No hay otra solución que la negociación política respetando la ley

Y ahora, ¿qué va a pasar? Aunque Puigdemont, como un Donald Trump cualquiera, sigue dando instrucciones en Twitter de cómo y dónde votar, el vicepresidente Oriol Junqueras ya ha reconocido que no se podrá votar “como siempre” y que la operación policial “altera” el referéndum. Ahora solo faltaba la disolución de la sindicatura electoral --ya de por sí una caricatura de órgano de control-- para no pagar la multa del Tribunal Constitucional. El 1-O no tendrá valor alguno y se convertirá en una jornada de movilización del independentismo y de sus nuevos aliados, los comunes, fundamentalmente contra Rajoy y su política, detestados en Cataluña porque su pasividad ha provocado en buena parte la crisis actual. Si no se impone la línea del sector del independentismo que defiende una declaración unilateral de independencia (DUI) inmediata, las inevitables elecciones determinarán el futuro. ¿Conseguirán los independentistas en esas elecciones ganar en votos y aumentar el número de escaños capitalizando el cabreo y la movilización callejera de estos días?

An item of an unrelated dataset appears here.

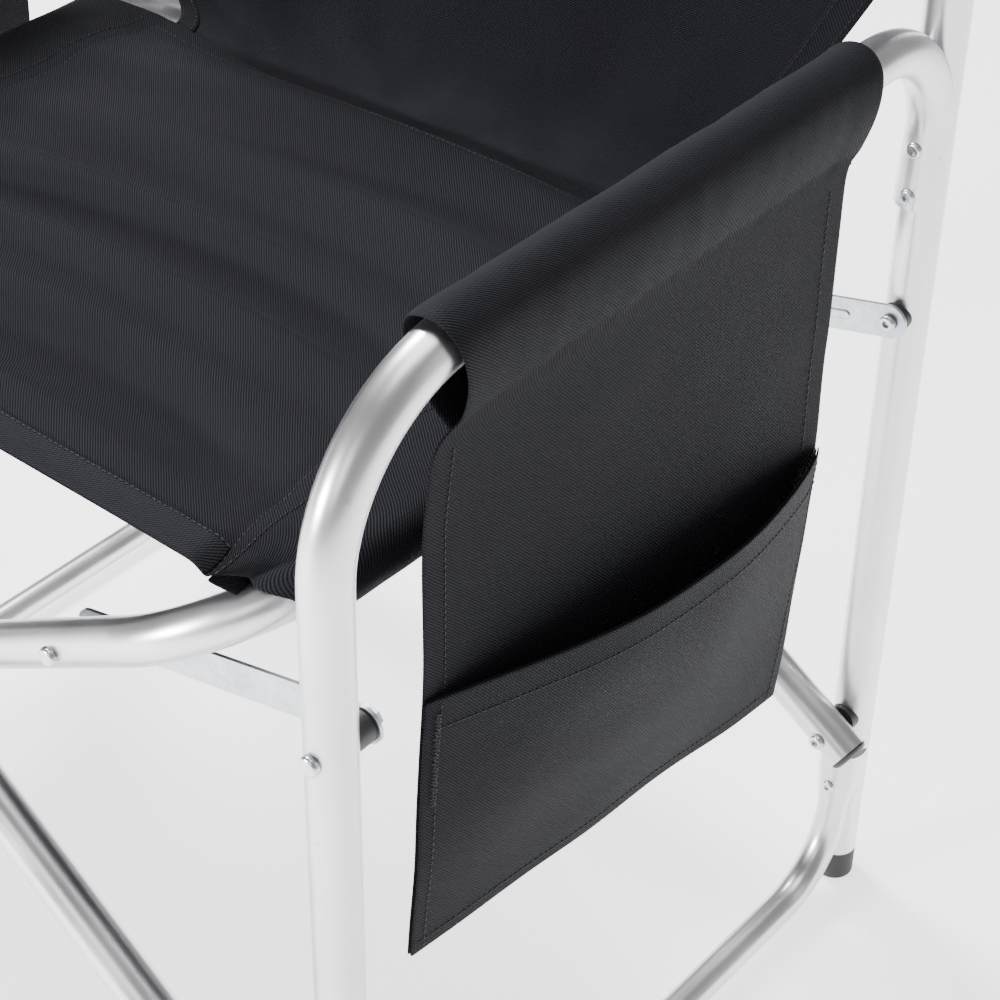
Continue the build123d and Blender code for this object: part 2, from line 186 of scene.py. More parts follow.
def zinc_material(name, tone, roughness):
    """Zinc-plated steel with the mottled grain of thin plating."""
    material, tree, shader = new_material(name)
    place = node(tree, "ShaderNodeTexCoord").outputs["Object"]
    mottle = node(tree, "ShaderNodeTexNoise", {"Vector": place, "Scale": 260.0, "Detail": 6.0}).outputs["Fac"]
    broad = node(tree, "ShaderNodeTexNoise", {"Vector": place, "Scale": 35.0, "Detail": 3.0}).outputs["Fac"]
    blend = maths(tree, "ADD", maths(tree, "MULTIPLY", mottle, 0.5), maths(tree, "MULTIPLY", broad, 0.5))
    dark = tuple(c * 0.72 for c in tone)
    tree.links.new(ramp(tree, blend, [(0.35, dark), (0.65, tone)]), shader.inputs["Base Color"])
    rough = ramp(tree, blend, [(0.3, roughness + 0.1), (0.7, roughness - 0.05)])
    tree.links.new(rough, shader.inputs["Roughness"])
    shader.inputs["Metallic"].default_value = 1.0
    bump(tree, shader, mottle, 0.0001, 0.5)
    return material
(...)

Está por ver, pero ni siquiera en ese caso una DUI sería aceptada por la comunidad internacional. No hay otra solución que la negociación política respetando la ley. Rajoy no ha ofrecido por el momento ningún signo de que esté dispuesto a reformar la Constitución para otorgar un nuevo estatus a Cataluña. La comisión propuesta por el PSOE en el Congreso de los Diputados puede ser una oportunidad para ello, aunque Ciudadanos desborda en este caso al PP y quiere ser más papista que el Papa al rechazar esa vía. Tampoco es un buen augurio la actitud de Podemos, más interesado en derribar a Rajoy a cualquier precio en alianza con los independentistas que en abordar el problema territorial.